National sevens team
- Years: Team /  / Comps
- 2018–: United States /  / 6
- Correct as of 17 February 2021

Official website
- https://www.usarugby.org/player/cody-melphy/
- Medal record
Men's rugby sevens
Representing the United States
Pan American Games
| Bronze medal – third place | 2019 Lima | Team competition |

= Cody Melphy =

American rugby union player (born 1993)

Cody Melphy (born April 5, 1993) is a professional American rugby union player for the United States national rugby sevens team. Melphy was named to the team in February 2018 where he made his debut in the 2018 USA Sevens in Las Vegas. Melphy helped the U.S. to its first tournament win on home soil, the second-ever World Series tournament win in American history.

==Youth==

Cody Melphy was born and raised in Colorado. He grew up in Littleton where he graduated from Heritage High School. From 2003 to 2010, Melphy played soccer for Real National in Colorado, coached by Joe Shaw. Captained the team to 4 state titles as a utility midfielder. Melphy played Varsity Soccer at Heritage High School under coach Adam Buseck. He was named to the All-Conference team. Melphy started playing rugby his senior year in high school for the Littleton Eagles Rugby Club under Ethan Pougnet and Charlie Riley.

== Soccer ==
Melphy attended Division II school Metropolitan State University of Denver from 2010 to 2011 under Ken Parsons. He started 19 of 20 games as a true freshman at right back in the defense. Melphy notched one assist and led the team with a +34 plus/minus rating (49 goals forced, 15 goals against) in 1,685 minutes played during the season.

== Rugby career ==
After high school he joined the Glendale Raptors men's rugby club where he played for the PRP from 2012 to 2015 under Andre Snyman. Melphy played collegiate rugby at Life University under Scott Lawrence from 2015 to 2017 where he studied Health Coaching and Business Management. He received Mid-South Player of the Month and Back of the year in 2016. In 2017 he was named a Scholz Finalist for D1A player of the year. Melphy received First team All-American awards in 7s and 15s in both 2016 and 2017. Melphy led Life University to a D1A National Championship in 2016. He also led the team to a 2017 D1A National Runner Up and a second-place finish at the Collegiate Rugby Championship, where he was named to the tournament Dream Team. During the summer of 2017, Melphy was a part of the Denver Barbarians men's 2nd-place finish at the Men's National Championships. He also captained the Collegiate All-Americans to a Bowl Championship in Serevi Rugbytown 7s.
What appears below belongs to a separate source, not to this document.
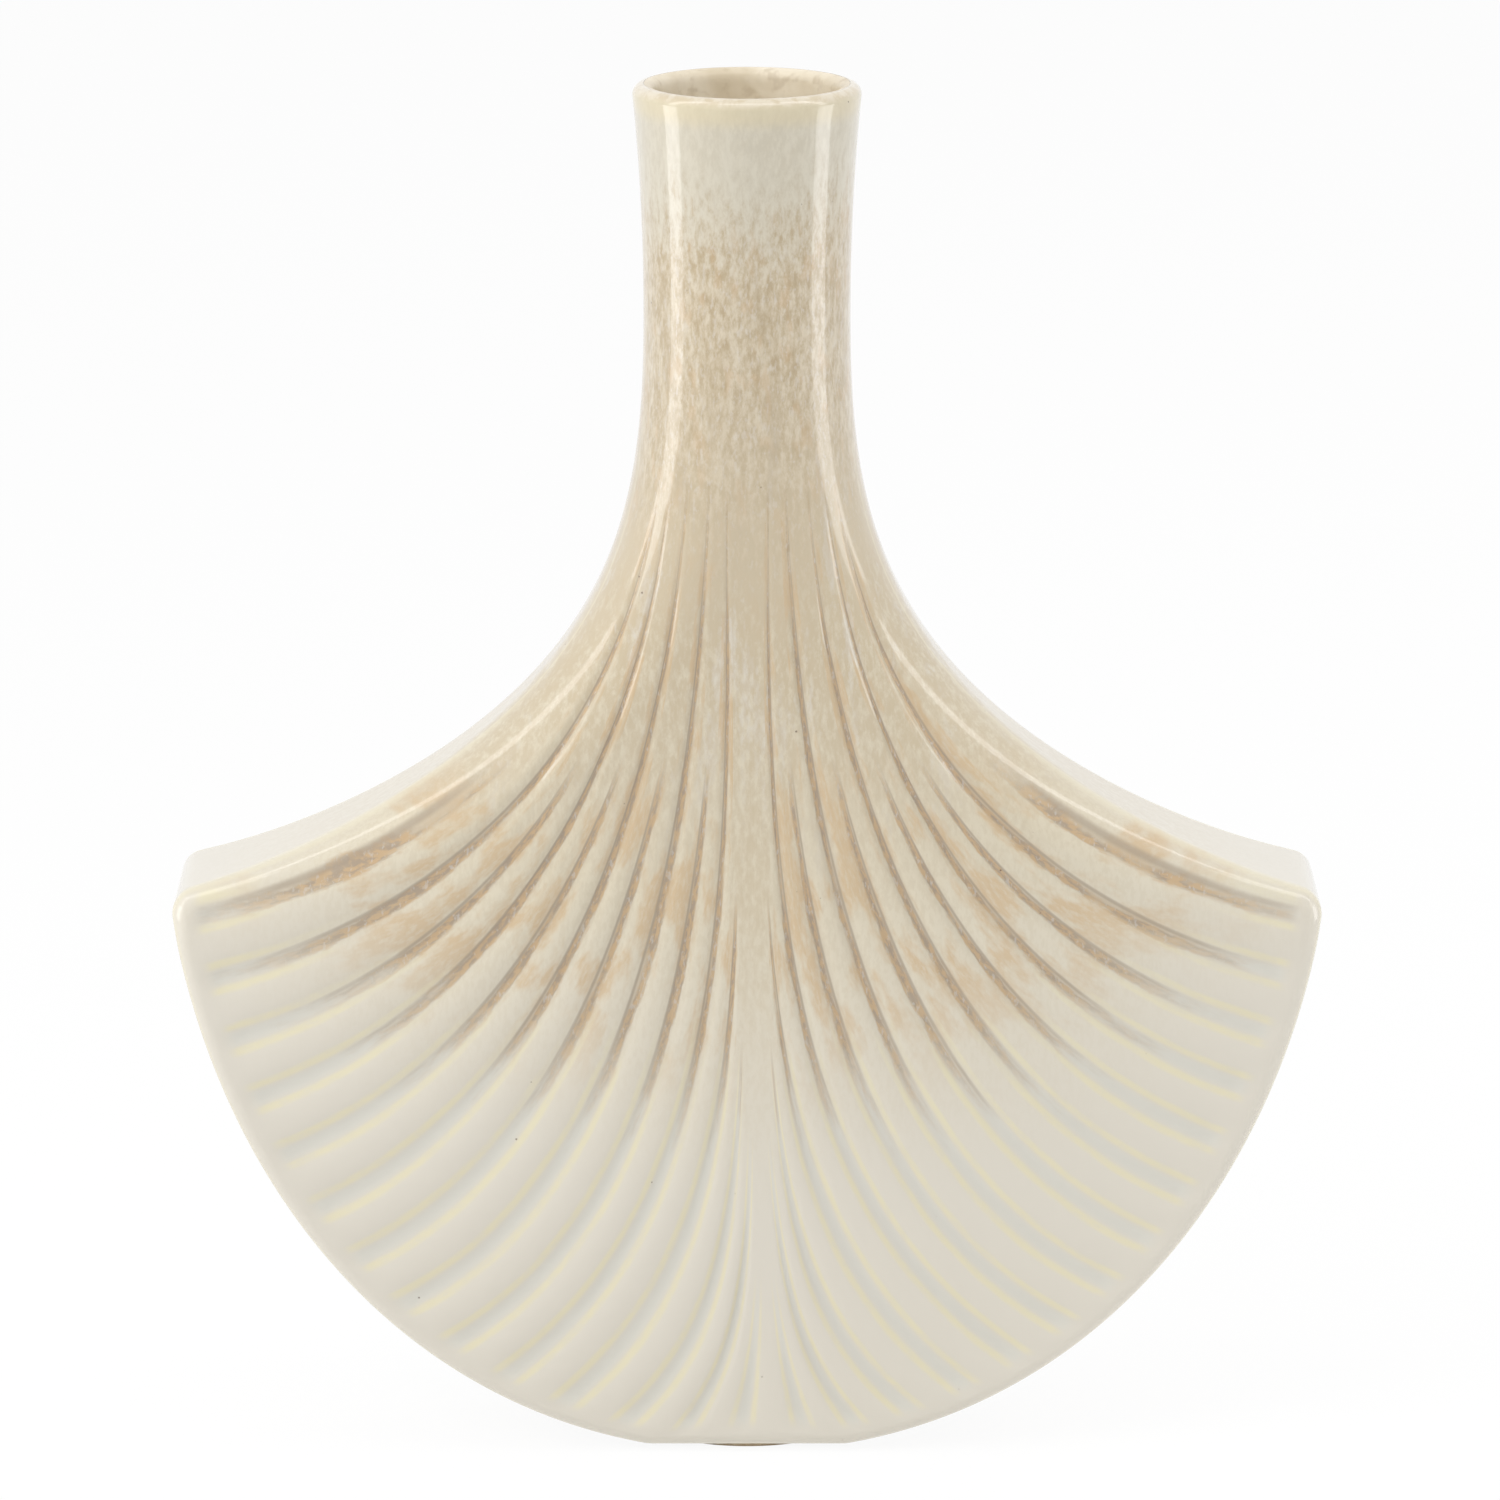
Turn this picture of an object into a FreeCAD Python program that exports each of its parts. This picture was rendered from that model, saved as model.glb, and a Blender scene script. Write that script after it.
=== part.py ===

Melphy now represents the United States national rugby sevens team as a professional athlete out of Chula Vista California, Elite Athlete Training Center. He debuted for the U.S. in March 2018 during the 2017-18 World Rugby Sevens Series.

In the Summer of 2019 Melphy Captained Team USA in the Pan American Games in Lima, Peru. The team received the bronze medal at the games. He was selected to represent the United States at the 2022 Rugby World Cup Sevens in Cape Town.

== Army ==
Specialist Melphy enlisted in the United States Army on October 10, 2017. He specializes as a Bridge Engineer Crewmember. Melphy became a part of the US Army World Class Athlete Program upon graduation from Delta co. 31st Engineer Battalion, his One Station Unit Training on February 9.

2018 and 2019 All Armed Forces Gold Medalist with US Army. 2019 All Armed Forces Dream team and Jon Snow MVP award winner.